Vous vous représentez pour rester président du Sénat. Avec quelle ambition ?
Je crois profondément au rôle du bicamérisme. Le Sénat est la seule institution stable dans un contexte d’absence de majorité. Que deviendrait notre démocratie sans le verrou constitutionnel du Sénat et la représentation des territoires ?
Nicolas Sarkozy estime qu’il faut un seul candidat à droite pour rassembler, des « amis » de Macron jusqu’à ceux de Zemmour. Est-ce réalisable ?
Chacun devra, le moment venu, faire preuve de responsabilité. Le « en même temps » est un échec, la vie politique a besoin de clarté, il y a des grands écarts impossibles.
Est-ce que, pour vous, Laurent Wauquiez est toujours le candidat naturel de la droite de 2027 ?

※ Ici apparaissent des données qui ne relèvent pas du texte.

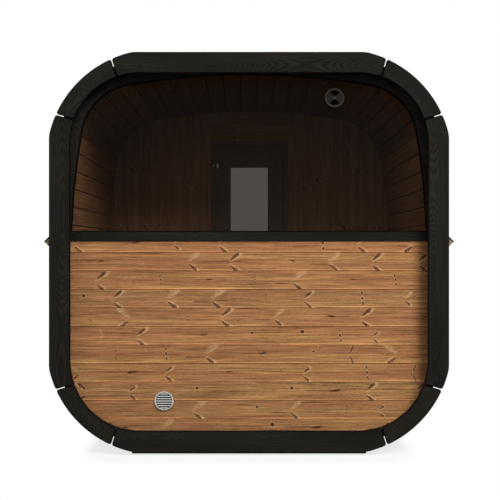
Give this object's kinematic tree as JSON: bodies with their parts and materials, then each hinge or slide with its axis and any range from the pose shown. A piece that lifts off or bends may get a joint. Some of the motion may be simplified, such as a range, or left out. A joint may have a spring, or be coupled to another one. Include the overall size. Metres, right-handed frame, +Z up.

Il a les qualités pour être notre candidat, d’autres le sont aussi. D’abord, rebâtissons un projet pour retrouver notre espace politique et la confiance des Français.
Dans notre sondage OpinionWay, il est loin derrière Édouard Philippe et devancé par Bruno Le Maire et Gérald Darmanin… Faudra-t-il s’entendre avec la droite macroniste ?
La droite macroniste n’existera plus lors de la présidentielle puisque Emmanuel Macron ne pourra pas se représenter. Il se passera autre chose après.
Vous pourriez soutenir un candidat qui n’est pas issu des rangs de LR ?
On verra le moment venu selon l’intérêt du pays, le contexte politique et le projet présenté aux Français.